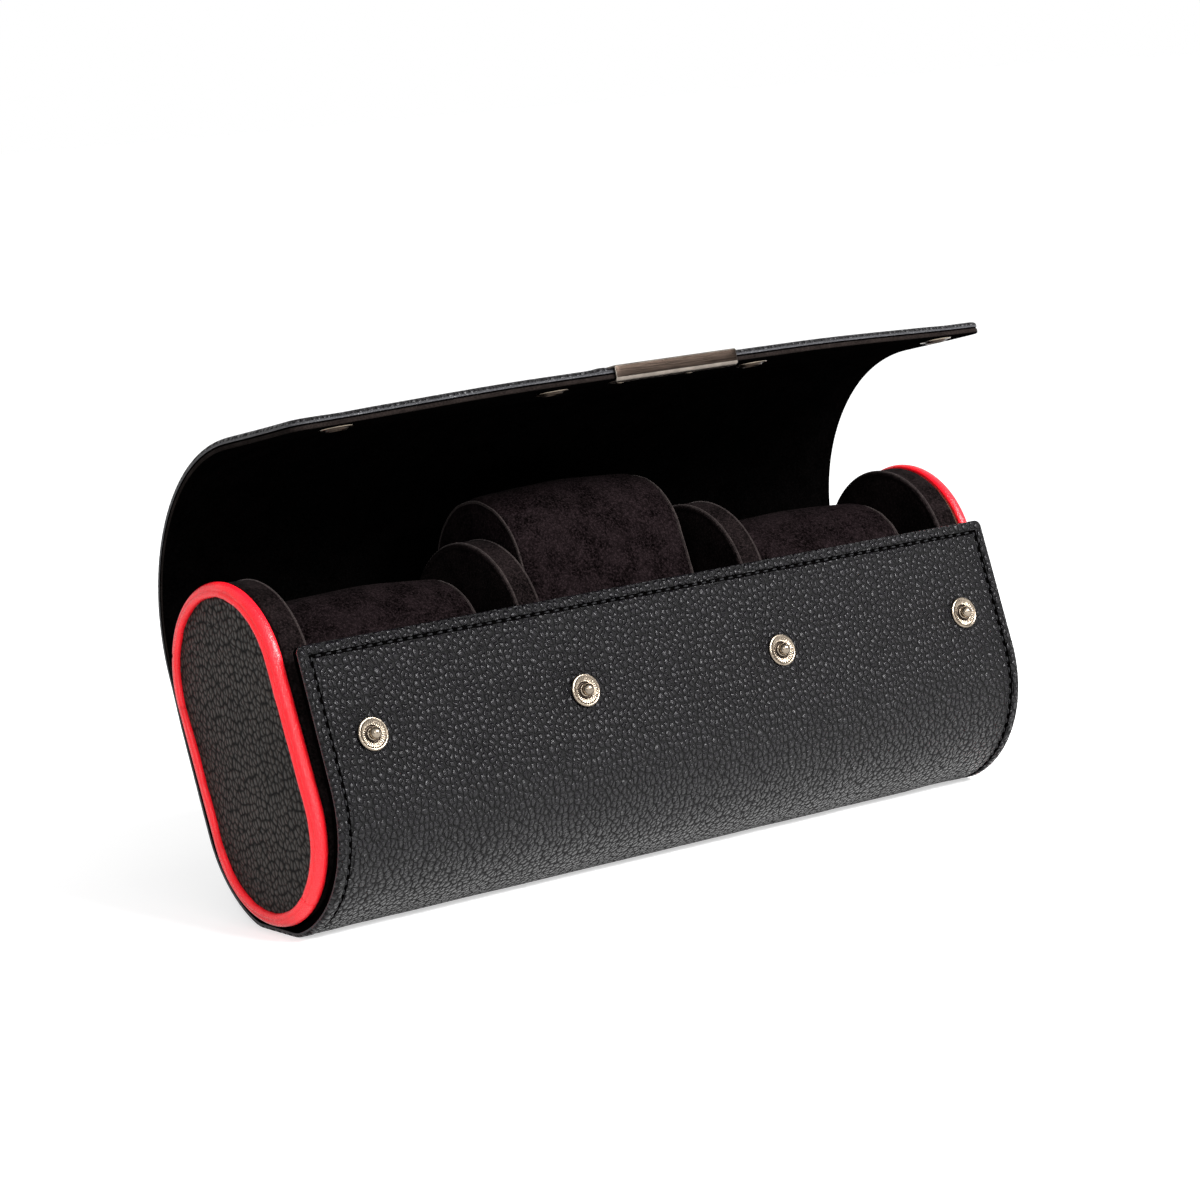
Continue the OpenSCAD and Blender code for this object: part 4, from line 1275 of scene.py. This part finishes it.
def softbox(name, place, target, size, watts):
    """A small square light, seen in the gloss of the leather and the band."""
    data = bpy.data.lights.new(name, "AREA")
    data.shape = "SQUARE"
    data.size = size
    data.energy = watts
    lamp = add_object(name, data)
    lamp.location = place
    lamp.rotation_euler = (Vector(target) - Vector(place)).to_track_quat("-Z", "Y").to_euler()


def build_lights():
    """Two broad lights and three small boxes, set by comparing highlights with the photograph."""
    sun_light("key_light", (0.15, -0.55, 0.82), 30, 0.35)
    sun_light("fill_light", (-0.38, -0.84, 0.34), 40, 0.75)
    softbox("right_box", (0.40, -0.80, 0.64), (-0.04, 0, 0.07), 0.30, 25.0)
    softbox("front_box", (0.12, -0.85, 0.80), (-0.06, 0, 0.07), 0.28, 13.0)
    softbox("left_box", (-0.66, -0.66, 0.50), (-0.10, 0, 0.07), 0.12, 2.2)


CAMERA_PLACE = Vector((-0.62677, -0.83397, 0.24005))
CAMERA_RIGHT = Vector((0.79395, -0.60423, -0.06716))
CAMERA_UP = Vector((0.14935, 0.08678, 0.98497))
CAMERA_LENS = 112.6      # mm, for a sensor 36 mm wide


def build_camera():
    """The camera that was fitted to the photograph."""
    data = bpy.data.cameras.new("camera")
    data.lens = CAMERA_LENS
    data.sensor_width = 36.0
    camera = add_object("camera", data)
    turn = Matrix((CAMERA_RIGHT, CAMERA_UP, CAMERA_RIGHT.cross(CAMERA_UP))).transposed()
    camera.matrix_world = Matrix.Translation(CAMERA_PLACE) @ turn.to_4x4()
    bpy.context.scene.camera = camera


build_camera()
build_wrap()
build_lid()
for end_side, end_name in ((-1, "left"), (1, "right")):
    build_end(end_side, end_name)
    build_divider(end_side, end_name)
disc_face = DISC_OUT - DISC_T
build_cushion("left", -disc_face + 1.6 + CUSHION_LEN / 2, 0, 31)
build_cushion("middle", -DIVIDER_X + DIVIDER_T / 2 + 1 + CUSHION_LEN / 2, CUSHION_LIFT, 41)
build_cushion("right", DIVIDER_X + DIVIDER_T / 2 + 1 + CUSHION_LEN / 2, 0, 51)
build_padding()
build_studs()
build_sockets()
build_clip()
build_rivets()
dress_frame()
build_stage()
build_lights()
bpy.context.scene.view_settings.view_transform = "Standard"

**The problem:** Looking at the data above, show all lines where the word "scene" occurs.

**Complete answer:**
Continue the OpenSCAD and Blender code for this object: part 4, from line 1275 of scene.py. This part finishes it.
    bpy.context.scene.camera = camera
bpy.context.scene.view_settings.view_transform = "Standard"